Start of Material for this task
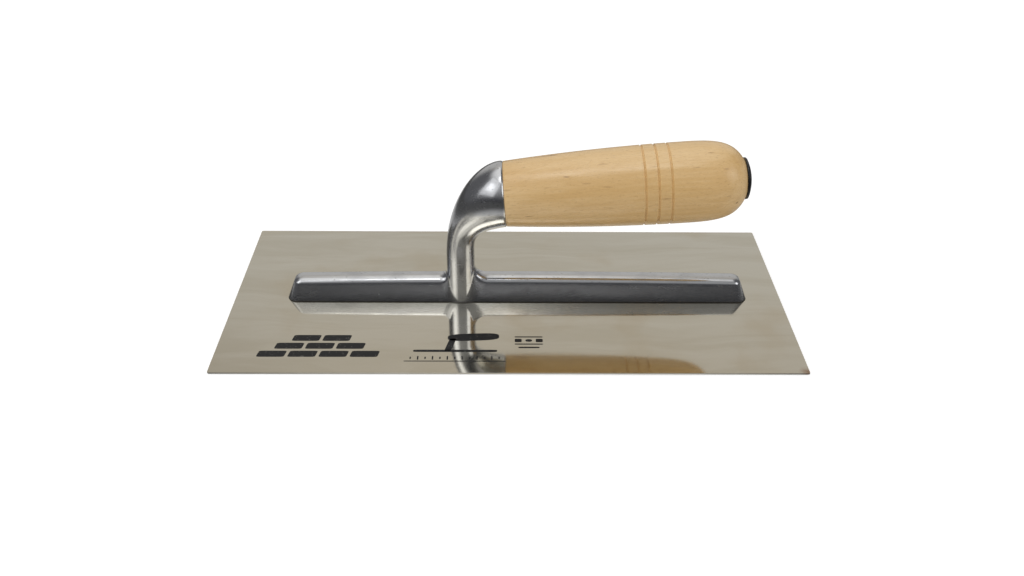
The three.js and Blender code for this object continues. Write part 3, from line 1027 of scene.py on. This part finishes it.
@dataclass(frozen=True)
class Mounting:
    """The aluminium casting that joins the handle to the blade."""

    spine: Spine
    neck: Neck

    def build(self) -> Thing:
        """Makes and dresses the casting.

        Returns:
            The piece that stands for the mounting.
        """
        finish = CastAluminium(deck=self.spine.deck).material()
        piece = weld("mounting_casting", [self.spine.surface(), self.neck.surface()], finish)
        return settle(piece, Slot.CASTING, "mounting")


# --- The handle and its cap ---


@dataclass(frozen=True)
class Handle:
    """The turned handle: a long swell, three cut grooves, a round heel, and the bores inside it."""

    axis: TurningAxis
    front: float = 0.06
    length: float = 114.54
    front_radius: float = 15.75
    belly_radius: float = 19.4
    dome_length: float = 27.5
    dome_fullness: float = 0.59
    heel_round: float = 0.17
    heel_fullness: float = 0.92
    rear_radius: float = 9.2
    groove_count: int = 3
    groove_pitch: float = 6.1
    groove_width: float = 1.15
    groove_depth: float = 0.62
    last_groove_to_rear: float = 36.5
    counterbore: Pair = (8.4, 20.0)
    bore_radius: float = 4.5
    recess: Pair = (7.3, 6.3)
    nose: float = 0.35
    columns: int = 144
    swell_rows: int = 90
    groove_rows: int = 29
    heel_rows: int = 60

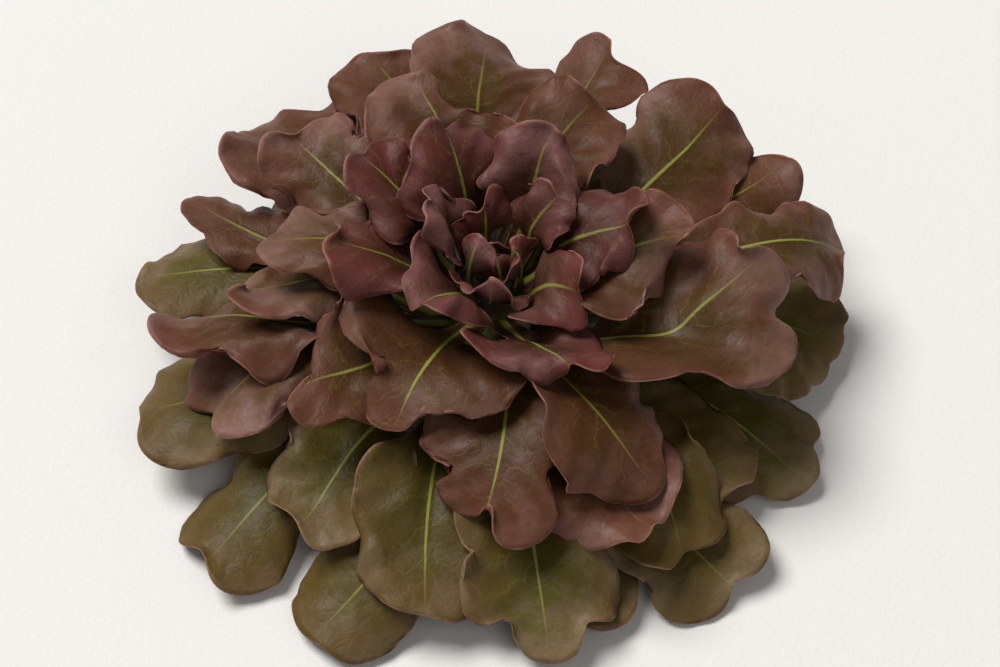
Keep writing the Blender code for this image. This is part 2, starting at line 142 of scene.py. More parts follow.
End of Material for this task
Return only the exact lines from the opening of the records through the line that contains "dresses the casting.", both included.

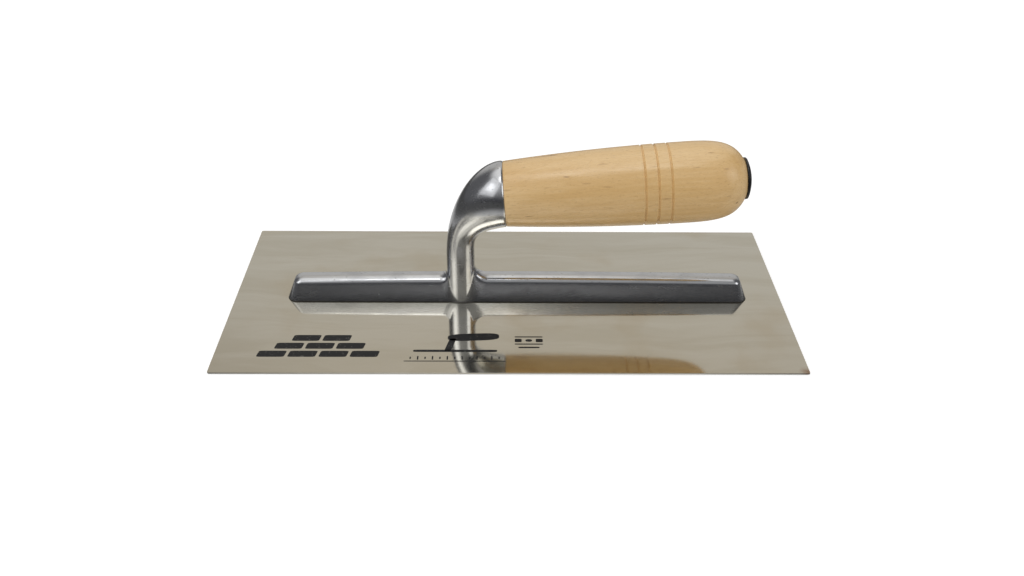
The three.js and Blender code for this object continues. Write part 3, from line 1027 of scene.py on. This part finishes it.
@dataclass(frozen=True)
class Mounting:
    """The aluminium casting that joins the handle to the blade."""

    spine: Spine
    neck: Neck

    def build(self) -> Thing:
        """Makes and dresses the casting.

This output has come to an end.